Block grades were validated both visually and statistically and all modelling was completed using Micromine software.
RUPICE CLASSIFICATION AND REPORTING
Clause 20 of the JORC (2012) Code requires that all reports of Mineral Resources must have reasonable prospects for eventual economic extraction, regardless of the classification of the resource. The Rupice deposit has reasonable prospects for eventual economic extraction on the following basis:
- All mineralisation bodies are relatively close to the surface and therefore potentially amenable to lower cost open pit mining,
- Metallurgical test work by WAI has confirmed that the Rupice mineralisation is amenable to flotation processes,
- Preliminary metallurgical test work has confirmed that a barite concentrate should meet API specifications,
- A marketing study by a leading consultant in the field of barite confirmed that there is an opportunity to enter the market as a niche player levering any logistical advantages for a supplier in Bosnia & Herzegovina,
- The cut-off grade adopted for reporting (0.6% Zn equivalent) is considered reasonable given the Mineral Resource may be exploited by open cut mining methods and processed using flotation techniques.
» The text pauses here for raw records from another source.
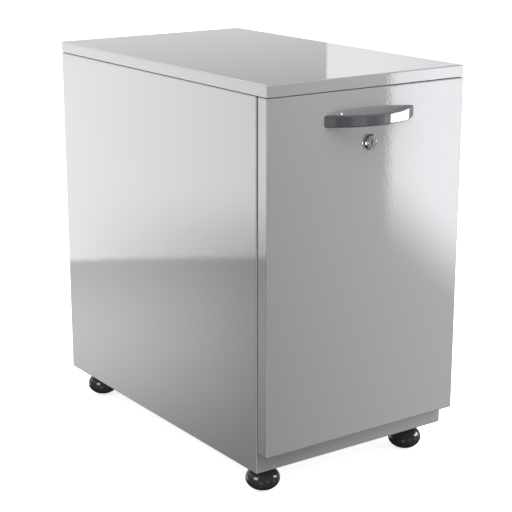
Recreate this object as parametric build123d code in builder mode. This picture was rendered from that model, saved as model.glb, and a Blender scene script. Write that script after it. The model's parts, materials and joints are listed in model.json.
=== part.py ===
"""Mobile filing pedestal: folded-steel carcass on four ball castors, with one full-height
pull-out file drawer on ball-bearing slides.

Millimetres, +Z up, the front faces -Y. The origin is on the floor, under the middle of the
overall box (handle included).
"""

import os

from build123d import *

# ---------------------------------------------------------------- driving dimensions
width = 330
depth = 550  # back of the carcass to the face of the drawer front
height = 575

castor_height = 44  # floor to the underside of the carcass
top_thickness = 16
shadow_gap = 1.0  # dark line under the top
front_thickness = 20
front_gap = 4  # drawer front to carcass, set by the soft stops
plinth_height = 31  # part of the carcass seen below the drawer front

sheet = 1.0  # body panels
heavy_sheet = 1.2  # rails, uprights and slide members
side_flange = 16
corner_radius = 1.5  # folded edges of the carcass

handle_length = 151
handle_height = 15.5
handle_thickness = 8
handle_reach = 30
handle_foot = 19  # length of each end that lies on the drawer front
handle_drop = 31  # underside of the top to the top of the handle
handle_corner = 3
handle_edge_radius = 2

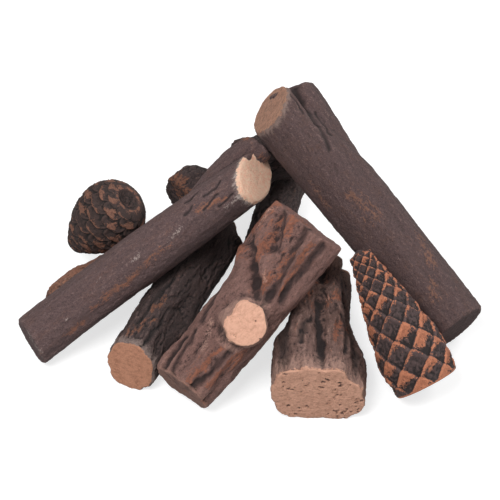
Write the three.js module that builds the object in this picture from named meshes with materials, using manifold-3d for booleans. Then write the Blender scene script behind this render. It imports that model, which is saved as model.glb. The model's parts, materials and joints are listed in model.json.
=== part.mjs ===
// Gas log set: eight cast ceramic logs and two cast pine cones, stacked as they stand in a fire.
// Sizes are in millimetres. X runs to the right, Y to the back and Z up, and the set stands on Z = 0.
import * as THREE from "three";
import Module from "manifold-3d";

const wasm = await Module();
wasm.setup();

// Shared by all pieces
const seat_gap = 0.3; // clearance between a piece and what it lies on
const side_gap = 0.8; // clearance between logs that stand side by side on the hearth
const worn_rim = 2; // rounding of the edge of a sawn face

// Front right log: a thick split log on the hearth, with its sawn end to the front
const front_right_length = 149;
const front_right_width = 86;
const front_right_height = 70;
const front_right_base = 31; // from the middle of the log down to its flat underside
const front_right_back_width = 56;
const front_right_groove = 9;
const front_right_groove_width = 7;
const front_right_side_groove = 9;
const front_right_knob = 11;
const front_right_knob_width = 15;
const front_right_knob_reach = 98; // from the sawn end back to the knob
const front_right_boss = 5;
const front_right_boss_reach = 50;
const front_right_furrow = 3;
const front_right_x = 61;
const front_right_y = 12;
const front_right_angle = 88;

// Front left log: a round log on the hearth, with a long flap of bark lifted on its left side
const front_left_length = 188;
const front_left_width = 50;
const front_left_height = 54;
const front_left_base = 23;
const front_left_flap = 5;
const front_left_flap_width = 9;
const front_left_flap_reach = 62;
const front_left_furrow = 2.2;
const front_left_x = -105.2;
const front_left_y = 53.3;
const front_left_angle = 65;

// Middle base log: a plain log on the hearth under the stack
const middle_length = 182;
const middle_width = 43;
const middle_height = 52;
const middle_base = 23;
const middle_furrow = 2.2;
const middle_bow = 3;
const middle_x = 3;
const middle_y = 112;
const middle_angle = 80;

// Back left log: a thin log on the hearth with a knot and one long sawn face
const back_left_length = 116;
const back_left_width = 40;
const back_left_height = 42;
const back_left_base = 18;
const back_left_knot = 5;
const back_left_knot_width = 11;
const back_left_knot_reach = 24;
const back_left_face_reach = 36; // from the near end to where the long sawn face starts
const back_left_face_drop = 16; // how far that face falls over its length
const back_left_face_length = 66;
const back_left_furrow = 1.5;
const back_left_x = -172;
const back_left_y = 134;
const back_left_angle = 40;

// Back knobbly log: a short gnarled log across the two base logs
const back_length = 128;
const back_width = 46;
const back_height = 44;
const back_knob = 10;
const back_knob_width = 15;
const back_hollow = 8;
const back_furrow = 2;
const back_x = -62;
const back_y = 216;
const back_angle = 31;
const back_tilt = 1.5;

// Left long log: a slender log with two prongs, its foot on the hearth
const left_length = 252;
const left_width = 47;
const left_height = 48;
const left_bow = 3;
const left_furrow = 1;
const left_knot = 2.5;
const left_knot_width = 13;
const left_knot_reach = 132;
const left_front_prong_width = 40;
const left_front_prong_shift = 0; // sideways from the middle of the log to the middle of the prong
const left_rear_prong_width = 31;
const left_rear_prong_shift = 26;
const left_rear_prong_root = 150; // from the foot of the log to where the prong starts inside it
const left_rear_prong_lead = 20; // how far it reaches past the front prong
const left_x = -195;
const left_y = 83;
const left_angle = 31;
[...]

Preliminary open pit optimisation tests confirmed that the deposit has potentially positive net present value (NPV), and that almost the entire mineralised zone is potentially mineable using open pit methods under the given economic scenario and parameters. CSA Global did not estimate Ore Reserves for the deposit. The optimisation study was for the sole purpose of providing information about the mining potential of the deposit at this stage of evaluation only, and to meet Clause 20 of the JORC Code. The deposit appears to have reasonable prospects of eventual economic extraction under a realistic set of criteria. The generated ultimate undiscounted pit shell was 750m long by 480m wide and about 430 m deep (Figure 5).
Figure 5: Ultimate Pit Shell for Purposes of Clause 20 of the JORC Code (west)
The Rupice Mineral Resource has been classified based on the guidelines specified in the JORC Code. The classification level is based upon an assessment of geological understanding of the deposit, geological and mineralisation continuity, drill hole spacing, QC results, search and interpolation parameters and an analysis of available density information.